Even as believers our mind must be constantly refreshed. In Eph 5:18 he taught that we were to live constantly being filled with the Spirit. It’s not simply a one-time experience but rather the daily infilling of the Holy Spirit that empowers us to live the renewed life that we’re called to live in order to be His witnesses.

How do we do that? First of all by “taking every thought captive to the obedience of Christ.” (2 Cor 10:5b NASB) We need to learn to “change the channel” whenever harmful or negative thoughts come into our minds. This is why it’s important memorize and internalize Scripture. If you don’t know God’s Word, you won’t have a channel to change to!
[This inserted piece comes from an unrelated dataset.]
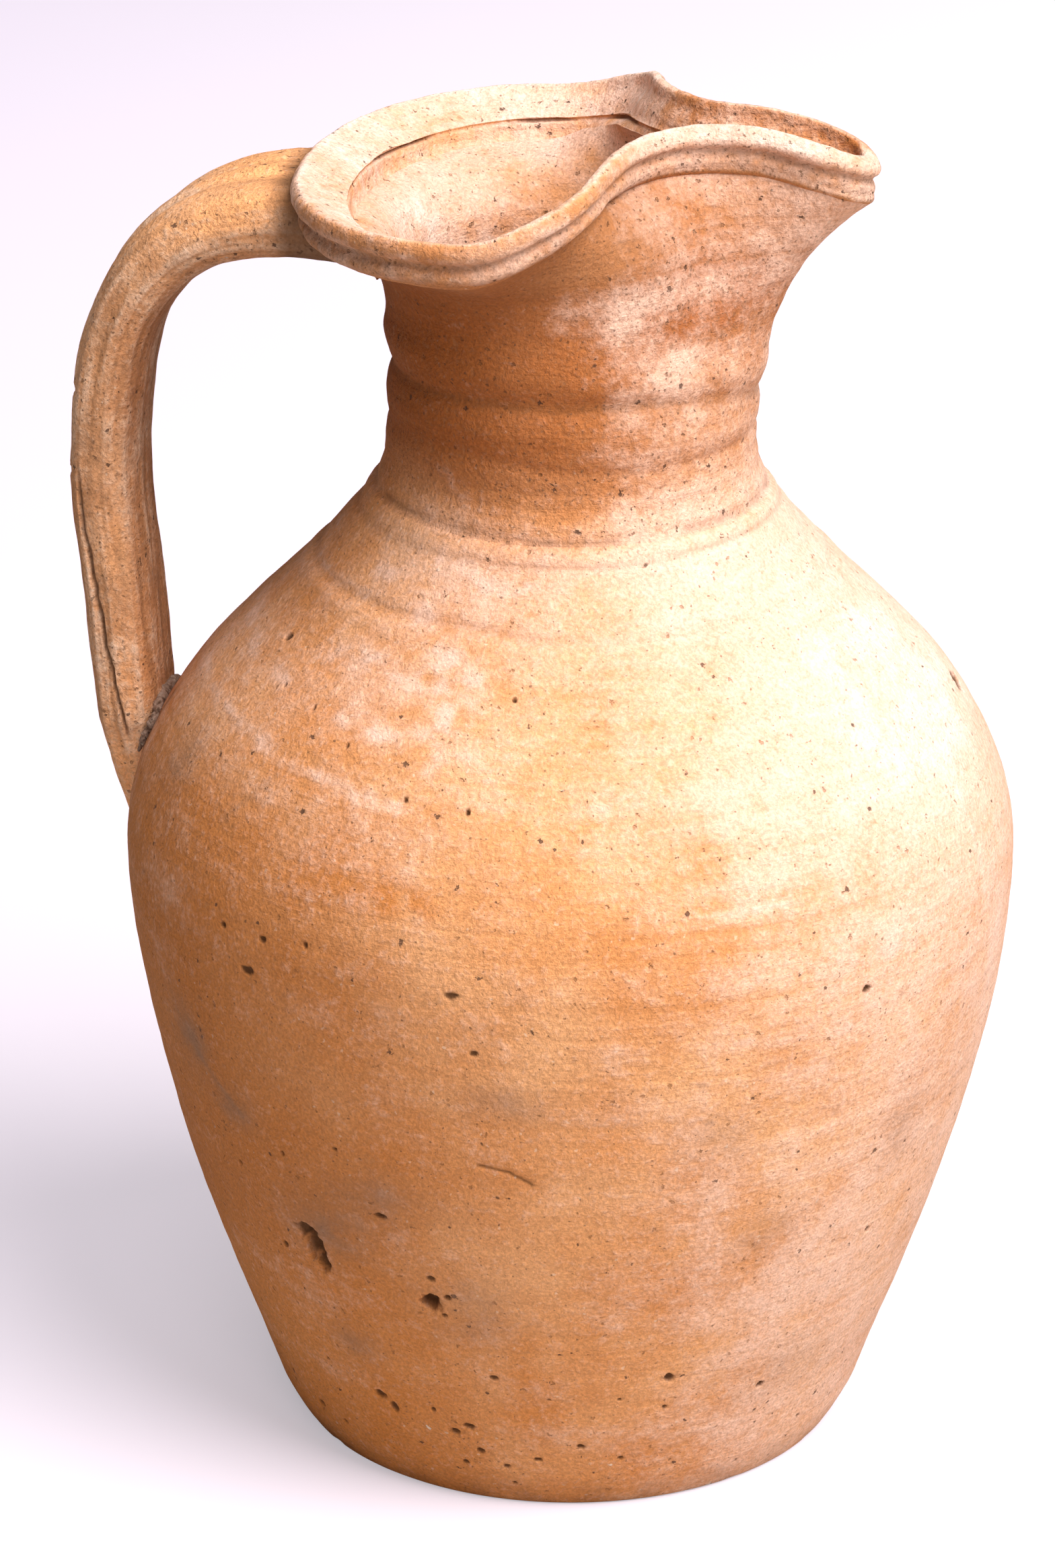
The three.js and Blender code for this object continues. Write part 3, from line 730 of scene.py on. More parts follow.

Another way is to guard what goes in! A great way to take thoughts captive is to not let them get a foothold in the first place. That’s why Paul wrote that we should think on things that are “true…honorable…right…pure…lovely…of good repute” (Phil 4:8 NASB) We need to be careful what we allow into our minds because we are what we think. In times of pressure and stress whatever is on the inside is what’s going to come out! So guard what goes in!

Finally we must learn to praise God in every situation. We praise Him best when we thank Him for what we do not want, knowing that He has a plan, even for that! Paul wrote that we should “in everything give thanks; for this is God’s will for you in Christ Jesus.” (1 Thess 5:18 NASB) That doesn’t mean that everything that happens is God’s will, but we can still learn to give God thanks in the midst of whatever is happening.
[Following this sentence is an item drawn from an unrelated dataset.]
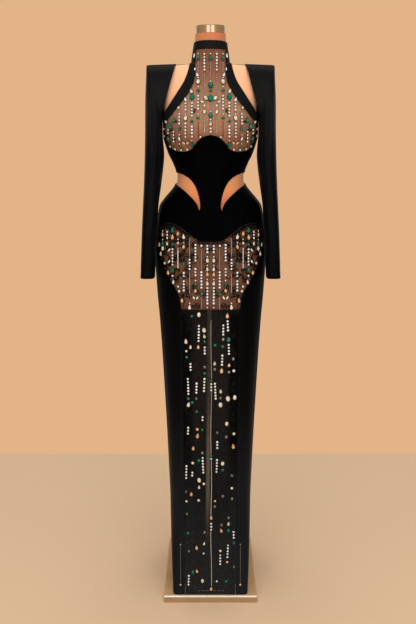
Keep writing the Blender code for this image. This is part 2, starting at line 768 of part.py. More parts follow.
# Half of the back skirt, from the waist to the hem
def make_skirt_back(name, side, material, collection):
    places = []
    for z_row in SKIRT_TOP_ROWS + PANEL_ROWS[2:]:
        start = parted(90, z_row, 1)
        end = parted(180, z_row, -1)
        fade = ease(z_row, WAIST_FADE_FOOT, WAIST_SEAM)
        row = []
        for k in range(SKIRT_BACK_COLUMNS + 1):
            angle = start + (end - start) * k / SKIRT_BACK_COLUMNS
            z = z_row + fade * (BACK_LOWER_Z(angle) - WAIST_SEAM)
            row.append((angle, z))
        places.append(row)
    return new_cloth(name, places, material, collection, side)


# A point on the sleeve's outer face: ring 0 is the cuff, the last ring the armhole
def sleeve_point(ring, turn):
    at = {name: RINGS[name](ring) for name in SLEEVE_COLUMNS}
    along = -math.cos(turn)
    across = math.sin(turn)
    reach = (abs(along) ** at["square"] + abs(across) ** at["square"]) ** (-1 / at["square"])
    share = (1 + along * reach) / 2
    x = at["inner_x"] + (at["outer_x"] - at["inner_x"]) * share
    z = at["inner_z"] + (at["outer_z"] - at["inner_z"]) * share
    return Vector((x, at["middle"] + at["depth"] * across * reach, z))


# The outward direction of the sleeve's outer face
def sleeve_normal(ring, turn):
    across = sleeve_point(ring, turn + 0.02) - sleeve_point(ring, turn - 0.02)
    low = max(ring - 0.03, 0)
    high = min(ring + 0.03, len(SLEEVE_RINGS) - 1)
    up = sleeve_point(high, turn) - sleeve_point(low, turn)
    return up.cross(across).normalized()


# A long sleeve with a squared shoulder, open at the cuff and the armhole
def make_sleeve(name, side, material, collection):
    outer = []
    inner = []
    for ring in SLEEVE_STATIONS:
        turns = [2 * math.pi * k / SLEEVE_SIDES for k in range(SLEEVE_SIDES)]
        points = [sleeve_point(ring, turn) for turn in turns]
        inward = [
            point - CLOTH * sleeve_normal(ring, turn) for point, turn in zip(points, turns)
        ]
        outer.append([Vector((side * p.x, p.y, p.z)) for p in points])
        inner.append([Vector((side * p.x, p.y, p.z)) for p in inward])
    return new_wall(name, outer, inner, material, collection, closed=True)


def clear_scene():
    for thing in list(bpy.data.objects):
        bpy.data.objects.remove(thing, do_unlink=True)


def main():
    clear_scene()
    collection = bpy.data.collections.new("crepe_evening_dress")
    bpy.context.scene.collection.children.link(collection)
    finish = {name: new_material(name) for name in FINISHES}
    crepe = finish["crepe"]
    make_base_plate(finish["sand"], collection)
    make_pole(finish["bronze"], collection)
    make_form(finish["linen"], collection)
    make_neck_cap(finish["brass"], collection)
    make_collar(crepe, collection)
    make_bib(finish["mesh"], collection)
    make_bodice_front(crepe, collection)
    make_yoke(crepe, collection)
    make_front_panel(finish["mesh"], collection)
    for word, side in (("left", 1), ("right", -1)):
        make_trim("trim_" + word, side, crepe, collection)
        make_bodice_side("bodice_side_" + word, side, crepe, collection)
        make_back("back_" + word, side, crepe, collection)
        make_skirt_side("skirt_side_" + word, side, crepe, collection)
        make_skirt_back("skirt_back_" + word, side, crepe, collection)
        make_sleeve("sleeve_" + word, side, crepe, collection)


main()
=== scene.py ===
# Looks of the crepe evening dress on its limbless form. Metres, +Z up, the front faces -Y.

import math
import random

import bpy
import numpy as np
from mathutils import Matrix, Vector


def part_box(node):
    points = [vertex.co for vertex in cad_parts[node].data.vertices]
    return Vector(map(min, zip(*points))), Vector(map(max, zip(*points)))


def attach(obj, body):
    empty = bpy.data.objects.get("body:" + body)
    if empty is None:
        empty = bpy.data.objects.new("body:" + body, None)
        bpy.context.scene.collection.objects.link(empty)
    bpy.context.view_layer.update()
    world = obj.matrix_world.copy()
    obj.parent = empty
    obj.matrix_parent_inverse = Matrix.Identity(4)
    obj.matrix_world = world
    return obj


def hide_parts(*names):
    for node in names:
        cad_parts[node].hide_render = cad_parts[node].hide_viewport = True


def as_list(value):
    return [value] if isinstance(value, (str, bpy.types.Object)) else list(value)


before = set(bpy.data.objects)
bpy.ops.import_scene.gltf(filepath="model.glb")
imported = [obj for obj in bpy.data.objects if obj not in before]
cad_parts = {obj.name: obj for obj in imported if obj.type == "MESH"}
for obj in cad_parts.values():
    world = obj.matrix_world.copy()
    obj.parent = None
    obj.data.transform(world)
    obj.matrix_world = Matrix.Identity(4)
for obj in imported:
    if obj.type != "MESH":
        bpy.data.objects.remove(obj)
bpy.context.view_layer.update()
print("frame loaded:", len(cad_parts), "nodes")

# The outer face of the cloth at each height: half width, front and back depth, depth of the
# widest line, and how square the section's front and back are
sectionColumns = ("half", "front", "back", "widest", "square", "backSquare")
bodySections = (
    (0.0215, 0.1153, -0.1920, 0.1760, 0.000, 28.0, 6.0),
    (0.1018, 0.1198, -0.1810, 0.1730, 0.002, 15.0, 5.2),
    (0.1950, 0.1231, -0.1705, 0.1700, 0.005, 9.0, 4.5),
    (0.2920, 0.1257, -0.1605, 0.1670, 0.008, 5.8, 4.0),
    (0.4410, 0.1316, -0.1465, 0.1630, 0.012, 4.5, 3.6),
    (0.5980, 0.1397, -0.1325, 0.1585, 0.018, 3.6, 3.2),
    (0.7540, 0.1503, -0.1195, 0.1550, 0.022, 3.0, 2.9),
    (0.8450, 0.1568, -0.1125, 0.1535, 0.025, 2.75, 2.7),
    (0.9080, 0.1616, -0.1075, 0.1530, 0.027, 2.6, 2.6),
    (0.9690, 0.1661, -0.1020, 0.1525, 0.030, 2.45, 2.45),
    (1.0130, 0.1692, -0.0980, 0.1510, 0.030, 2.4, 2.4),
    (1.0600, 0.1710, -0.0940, 0.1475, 0.030, 2.35, 2.35),
    (1.1050, 0.1690, -0.0905, 0.1420, 0.030, 2.3, 2.3),
    (1.1500, 0.1640, -0.0865, 0.1335, 0.030, 2.25, 2.25),
    (1.1980, 0.1555, -0.0810, 0.1215, 0.030, 2.2, 2.2),
    (1.2200, 0.1405, -0.0775, 0.1140, 0.030, 2.2, 2.2),
    (1.2420, 0.1215, -0.0735, 0.1060, 0.030, 2.15, 2.15),
    (1.2620, 0.1075, -0.0700, 0.0985, 0.030, 2.15, 2.15),
    (1.2800, 0.1040, -0.0682, 0.0945, 0.030, 2.15, 2.15),
    (1.2990, 0.1045, -0.0680, 0.0935, 0.030, 2.15, 2.15),
    (1.3260, 0.1140, -0.0700, 0.0945, 0.030, 2.15, 2.15),
    (1.3500, 0.1260, -0.0735, 0.0970, 0.030, 2.2, 2.2),
    (1.3800, 0.1366, -0.0790, 0.1015, 0.030, 2.25, 2.25),
    (1.4000, 0.1418, -0.0808, 0.1050, 0.030, 2.28, 2.28),
    (1.4200, 0.1434, -0.0820, 0.1085, 0.030, 2.3, 2.3),
    (1.4610, 0.1444, -0.0785, 0.1150, 0.030, 2.3, 2.3),
    (1.5000, 0.1466, -0.0690, 0.1180, 0.030, 2.35, 2.35),
    (1.5400, 0.1490, -0.0555, 0.1155, 0.030, 2.4, 2.4),
    (1.5750, 0.1480, -0.0420, 0.1060, 0.031, 2.4, 2.4),
    (1.5920, 0.1420, -0.0350, 0.0985, 0.031, 2.35, 2.35),
    (1.6030, 0.1320, -0.0305, 0.0930, 0.031, 2.3, 2.3),
    (1.6110, 0.1170, -0.0278, 0.0885, 0.030, 2.25, 2.25),
    (1.6138, 0.1020, -0.0268, 0.0865, 0.030, 2.2, 2.2),
    (1.6148, 0.0860, -0.0263, 0.0850, 0.029, 2.15, 2.15),
    (1.6156, 0.0680, -0.0259, 0.0840, 0.028, 2.1, 2.1),
    (1.6168, 0.0610, -0.0256, 0.0832, 0.028, 2.1, 2.1),
    (1.6195, 0.0580, -0.0252, 0.0822, 0.027, 2.1, 2.1),
    (1.6310, 0.0562, -0.0246, 0.0804, 0.026, 2.05, 2.05),
    (1.6420, 0.0545, -0.0244, 0.0786, 0.026, 2.0, 2.0),
    (1.6530, 0.0528, -0.0240, 0.0766, 0.026, 2.0, 2.0),
    (1.6650, 0.0510, -0.0229, 0.0749, 0.026, 2.0, 2.0),
    (1.6785, 0.0490, -0.0214, 0.0734, 0.026, 2.0, 2.0),
    (1.7050, 0.0470, -0.0210, 0.0730, 0.026, 2.0, 2.0),
)
cup = {"across": 0.071, "height": 1.412, "swell": 0.027, "spread": 0.041, "up": 0.062, "down": 0.031}
formInsets = (
    (0.897, 0.0120), (0.980, 0.0060), (1.060, 0.0040), (1.310, 0.0040), (1.365, 0.0072), (1.425, 0.0072),
    (1.475, 0.0060), (1.550, 0.0040), (1.600, 0.0040), (1.640, 0.0027), (1.700, 0.0027),
)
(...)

As Christians we must learn to renew our minds daily, because everything around us is in a constant state of decay. But we can be renewed every day to God’s fresh mercies by presenting ourselves to God as living sacrifices and being transformed by His indwelling Holy Spirit. So let’s choose to get rid of the “stinking thinking” and renew our minds every day in Christ!

Thursday, January 10, 2019

New Year, New You

(This column originally appeared in the Town Talk on Sunday, January 6, 2019.)
I love the new year! It ushers in a wonderful time of reflection on the past with the promise of new opportunities for the future. It signifies a clean slate, a chance to start over, to begin again!
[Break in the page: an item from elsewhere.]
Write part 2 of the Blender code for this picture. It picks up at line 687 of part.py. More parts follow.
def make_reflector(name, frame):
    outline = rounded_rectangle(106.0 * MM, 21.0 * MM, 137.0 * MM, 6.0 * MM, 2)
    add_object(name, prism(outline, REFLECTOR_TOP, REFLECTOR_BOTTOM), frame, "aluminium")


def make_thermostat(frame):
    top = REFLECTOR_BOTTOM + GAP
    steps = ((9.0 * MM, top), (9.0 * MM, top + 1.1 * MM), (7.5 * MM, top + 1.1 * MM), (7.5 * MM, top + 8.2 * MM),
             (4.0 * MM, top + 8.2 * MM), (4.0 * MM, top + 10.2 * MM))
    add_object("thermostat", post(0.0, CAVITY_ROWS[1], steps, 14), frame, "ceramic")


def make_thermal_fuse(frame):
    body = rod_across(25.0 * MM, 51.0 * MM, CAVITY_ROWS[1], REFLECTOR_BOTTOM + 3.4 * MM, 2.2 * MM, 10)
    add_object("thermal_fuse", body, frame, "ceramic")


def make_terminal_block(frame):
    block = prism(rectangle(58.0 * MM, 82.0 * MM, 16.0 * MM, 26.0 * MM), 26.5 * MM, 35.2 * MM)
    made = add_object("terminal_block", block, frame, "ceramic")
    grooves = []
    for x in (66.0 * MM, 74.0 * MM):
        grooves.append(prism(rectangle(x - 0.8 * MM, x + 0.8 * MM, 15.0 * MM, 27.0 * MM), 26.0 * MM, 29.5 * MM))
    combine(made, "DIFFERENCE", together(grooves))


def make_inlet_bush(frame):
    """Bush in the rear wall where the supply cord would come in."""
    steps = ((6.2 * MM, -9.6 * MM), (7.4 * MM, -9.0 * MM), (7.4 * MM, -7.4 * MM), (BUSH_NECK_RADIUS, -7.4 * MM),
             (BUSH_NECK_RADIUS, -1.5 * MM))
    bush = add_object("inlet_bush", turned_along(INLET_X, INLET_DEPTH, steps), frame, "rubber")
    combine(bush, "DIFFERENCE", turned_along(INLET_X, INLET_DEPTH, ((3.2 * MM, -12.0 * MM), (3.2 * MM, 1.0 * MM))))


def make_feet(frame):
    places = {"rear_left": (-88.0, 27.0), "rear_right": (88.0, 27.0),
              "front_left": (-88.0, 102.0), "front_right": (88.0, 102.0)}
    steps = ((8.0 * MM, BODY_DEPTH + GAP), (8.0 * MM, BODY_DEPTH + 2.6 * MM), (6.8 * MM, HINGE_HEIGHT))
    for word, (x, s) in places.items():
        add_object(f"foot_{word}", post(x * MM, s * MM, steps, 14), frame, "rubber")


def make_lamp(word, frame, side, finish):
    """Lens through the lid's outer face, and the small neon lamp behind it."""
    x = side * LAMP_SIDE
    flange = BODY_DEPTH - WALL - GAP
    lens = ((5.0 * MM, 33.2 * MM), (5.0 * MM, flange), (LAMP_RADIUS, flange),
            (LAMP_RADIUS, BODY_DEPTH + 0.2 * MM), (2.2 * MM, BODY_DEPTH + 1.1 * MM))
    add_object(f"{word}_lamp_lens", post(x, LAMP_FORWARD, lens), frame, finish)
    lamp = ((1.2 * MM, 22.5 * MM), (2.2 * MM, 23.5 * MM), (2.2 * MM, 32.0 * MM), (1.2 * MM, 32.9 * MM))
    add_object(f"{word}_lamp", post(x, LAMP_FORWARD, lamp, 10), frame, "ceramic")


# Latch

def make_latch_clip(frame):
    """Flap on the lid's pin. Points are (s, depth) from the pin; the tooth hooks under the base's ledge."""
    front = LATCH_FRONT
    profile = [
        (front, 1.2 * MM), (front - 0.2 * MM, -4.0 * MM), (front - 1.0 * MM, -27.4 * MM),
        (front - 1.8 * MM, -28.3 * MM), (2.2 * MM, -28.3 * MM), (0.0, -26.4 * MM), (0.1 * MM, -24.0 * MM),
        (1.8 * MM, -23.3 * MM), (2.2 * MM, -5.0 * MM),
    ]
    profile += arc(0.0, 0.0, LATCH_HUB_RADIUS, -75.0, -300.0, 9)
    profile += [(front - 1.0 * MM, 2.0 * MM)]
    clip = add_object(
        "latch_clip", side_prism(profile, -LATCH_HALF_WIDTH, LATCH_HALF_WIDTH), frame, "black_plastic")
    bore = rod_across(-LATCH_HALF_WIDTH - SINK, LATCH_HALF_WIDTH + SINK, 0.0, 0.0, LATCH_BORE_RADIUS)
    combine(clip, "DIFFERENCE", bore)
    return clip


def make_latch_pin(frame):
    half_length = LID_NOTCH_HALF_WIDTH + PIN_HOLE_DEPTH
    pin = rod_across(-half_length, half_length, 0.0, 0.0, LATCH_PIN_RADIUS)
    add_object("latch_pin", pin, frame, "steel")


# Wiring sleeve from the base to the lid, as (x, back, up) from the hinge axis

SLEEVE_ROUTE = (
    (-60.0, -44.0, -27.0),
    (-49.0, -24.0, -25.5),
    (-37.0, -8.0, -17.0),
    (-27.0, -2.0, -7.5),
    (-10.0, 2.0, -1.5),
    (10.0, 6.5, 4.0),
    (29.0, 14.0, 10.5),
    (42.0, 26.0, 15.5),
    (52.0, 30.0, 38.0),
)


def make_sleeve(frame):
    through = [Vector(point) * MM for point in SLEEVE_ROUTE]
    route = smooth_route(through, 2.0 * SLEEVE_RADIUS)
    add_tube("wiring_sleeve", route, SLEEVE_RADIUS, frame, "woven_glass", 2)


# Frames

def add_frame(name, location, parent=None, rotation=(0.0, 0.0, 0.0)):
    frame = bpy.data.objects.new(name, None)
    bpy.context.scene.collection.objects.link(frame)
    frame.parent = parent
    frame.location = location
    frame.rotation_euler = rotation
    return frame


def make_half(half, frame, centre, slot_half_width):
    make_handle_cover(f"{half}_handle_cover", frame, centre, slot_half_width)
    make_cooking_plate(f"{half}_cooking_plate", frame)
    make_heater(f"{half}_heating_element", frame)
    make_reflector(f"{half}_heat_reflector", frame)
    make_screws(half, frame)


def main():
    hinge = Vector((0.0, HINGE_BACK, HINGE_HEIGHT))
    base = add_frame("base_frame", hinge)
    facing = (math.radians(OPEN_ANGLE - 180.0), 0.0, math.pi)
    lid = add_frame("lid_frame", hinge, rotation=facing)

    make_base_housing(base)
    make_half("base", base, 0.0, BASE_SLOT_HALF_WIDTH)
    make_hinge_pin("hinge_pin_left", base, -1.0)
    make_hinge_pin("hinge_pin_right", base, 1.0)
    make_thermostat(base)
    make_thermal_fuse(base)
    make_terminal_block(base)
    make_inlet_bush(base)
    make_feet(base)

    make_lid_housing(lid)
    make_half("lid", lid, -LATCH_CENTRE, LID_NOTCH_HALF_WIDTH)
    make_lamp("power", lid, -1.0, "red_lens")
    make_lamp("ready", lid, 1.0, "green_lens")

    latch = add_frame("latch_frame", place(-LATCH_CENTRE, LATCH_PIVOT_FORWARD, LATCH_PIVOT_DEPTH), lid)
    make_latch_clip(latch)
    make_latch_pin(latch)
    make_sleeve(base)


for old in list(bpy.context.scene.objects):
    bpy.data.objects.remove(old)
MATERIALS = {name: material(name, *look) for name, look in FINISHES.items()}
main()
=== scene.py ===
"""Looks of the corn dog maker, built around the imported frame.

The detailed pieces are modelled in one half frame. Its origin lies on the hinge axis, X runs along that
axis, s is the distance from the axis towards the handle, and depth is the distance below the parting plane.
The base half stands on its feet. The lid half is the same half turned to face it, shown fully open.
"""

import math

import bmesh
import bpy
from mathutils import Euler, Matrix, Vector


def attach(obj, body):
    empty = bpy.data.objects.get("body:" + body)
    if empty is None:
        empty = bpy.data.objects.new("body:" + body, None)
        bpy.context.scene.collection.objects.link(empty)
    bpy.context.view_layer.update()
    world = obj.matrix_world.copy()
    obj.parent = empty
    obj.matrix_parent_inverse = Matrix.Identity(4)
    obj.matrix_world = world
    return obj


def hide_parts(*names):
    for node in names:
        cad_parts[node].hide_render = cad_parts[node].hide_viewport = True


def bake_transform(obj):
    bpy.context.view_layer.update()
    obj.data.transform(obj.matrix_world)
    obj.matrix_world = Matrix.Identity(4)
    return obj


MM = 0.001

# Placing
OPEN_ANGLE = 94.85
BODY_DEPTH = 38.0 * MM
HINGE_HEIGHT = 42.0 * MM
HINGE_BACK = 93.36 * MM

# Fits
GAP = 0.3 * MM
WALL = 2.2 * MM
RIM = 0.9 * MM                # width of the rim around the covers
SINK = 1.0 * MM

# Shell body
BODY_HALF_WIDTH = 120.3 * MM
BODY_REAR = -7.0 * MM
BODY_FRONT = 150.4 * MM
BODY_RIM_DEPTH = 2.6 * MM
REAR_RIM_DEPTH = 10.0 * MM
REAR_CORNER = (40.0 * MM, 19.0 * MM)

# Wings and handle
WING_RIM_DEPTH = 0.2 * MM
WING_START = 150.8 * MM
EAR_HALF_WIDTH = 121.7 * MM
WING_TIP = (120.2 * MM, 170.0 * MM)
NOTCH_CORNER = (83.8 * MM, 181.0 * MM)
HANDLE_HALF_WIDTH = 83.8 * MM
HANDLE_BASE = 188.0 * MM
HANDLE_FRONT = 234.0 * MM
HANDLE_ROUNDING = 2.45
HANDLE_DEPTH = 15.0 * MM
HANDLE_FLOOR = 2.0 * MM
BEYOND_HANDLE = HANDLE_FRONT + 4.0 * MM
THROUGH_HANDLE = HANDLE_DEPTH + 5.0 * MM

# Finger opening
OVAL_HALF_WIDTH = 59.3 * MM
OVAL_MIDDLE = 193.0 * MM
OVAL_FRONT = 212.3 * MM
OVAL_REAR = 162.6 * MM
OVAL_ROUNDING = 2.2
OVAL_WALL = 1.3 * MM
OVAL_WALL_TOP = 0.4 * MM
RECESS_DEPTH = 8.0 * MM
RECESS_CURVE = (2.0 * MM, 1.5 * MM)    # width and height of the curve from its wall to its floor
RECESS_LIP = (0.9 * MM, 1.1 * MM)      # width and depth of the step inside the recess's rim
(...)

God is all about fresh starts and new beginnings! In one of the saddest books of the Bible, Lamentations, the weeping prophet Jeremiah wrote these amazing words of consolation: “This I recall to my mind, Therefore I have hope. The LORD'S lovingkindnesses indeed never cease, For His compassions never fail. They are new every morning; Great is Your faithfulness.” (Lam 3:21-23 NASB)

The King James Version translates the word “compassions” as “mercies” but either way we find the goodness of God is refreshed to us every day. What a magnificent promise, and how much more so in the new year!

Paul carries forth this theme when he declares the good news of the Gospel of Jesus Christ. “Therefore if any man be in Christ, he is a new creature: old things are passed away; behold, all things are become new.” (2 Cor 5:17 KJV)

This is another way of describing what it means to be born again. When you believe in Jesus, that is that you believe that God raised Him from the dead, and you confess Him as Lord of your life, committing to live according to His instructions, He causes you to be born spiritually, no matter how old you are. And that’s when new life begins!

But even those who’ve been walking with the Lord for some time need to be occasionally reminded that each day is a new gift from God. No matter how long you’ve been a Christian, you get to walk in the newness of His mercies every day!

It’s easy to look back on our missteps and mistakes and feel like we’ve failed God so much that we’ve disqualified ourselves from experiencing His presence again. But we never qualified ourselves in the first place! Remember that “while we were yet sinners, Christ died for us.” (Rom 5:8b NASB) He extended His mercy to you before you knew Him, and He continues to give you new mercies every morning!

So now that we’re in a new year, perhaps we should all take to heart Paul’s words to the Philippian believers. From a Roman jail he wrote, “…one thing I do: forgetting what lies behind and reaching forward to what lies ahead, I press on toward the goal for the prize of the upward call of God in Christ Jesus." (Phlp 3:13b-14 NASB)

Some people are held back by their past. But Paul encourages us to forget the past, to not limit ourselves by our past failures OR successes! It’s time to press forward into the “new” that God has for you in this new year.

Many people start the year with resolutions to lose weight, get in shape, start a new hobby, learn a new language, etc. These are noble goals and I don’t knock any of them! And we know that to achieve any of these goals will require discipline and work. So I commend you and encourage you as you begin your new year.

But I also want to urge you to consider one more, slightly different, resolution for your new year. In the midst of all your work on yourself consider Paul’s admonition to Timothy: “…discipline yourself for the purpose of godliness; for bodily discipline is only of little profit, but godliness is profitable for all things, since it holds promise for the present life and also for the life to come.” (1 Tim 4:7b-8 NASB)

If you truly want a new you in the new year, consider making the spiritual disciplines a priority in your life! Sure, losing weight will make you feel better, and getting in shape will bring you some compliments from others. But spiritual discipline has eternal value! So commit yourself to regular Bible reading and memorization, prayer, worship, fasting, and other spiritual disciplines. And you will truly find a new you in the new year!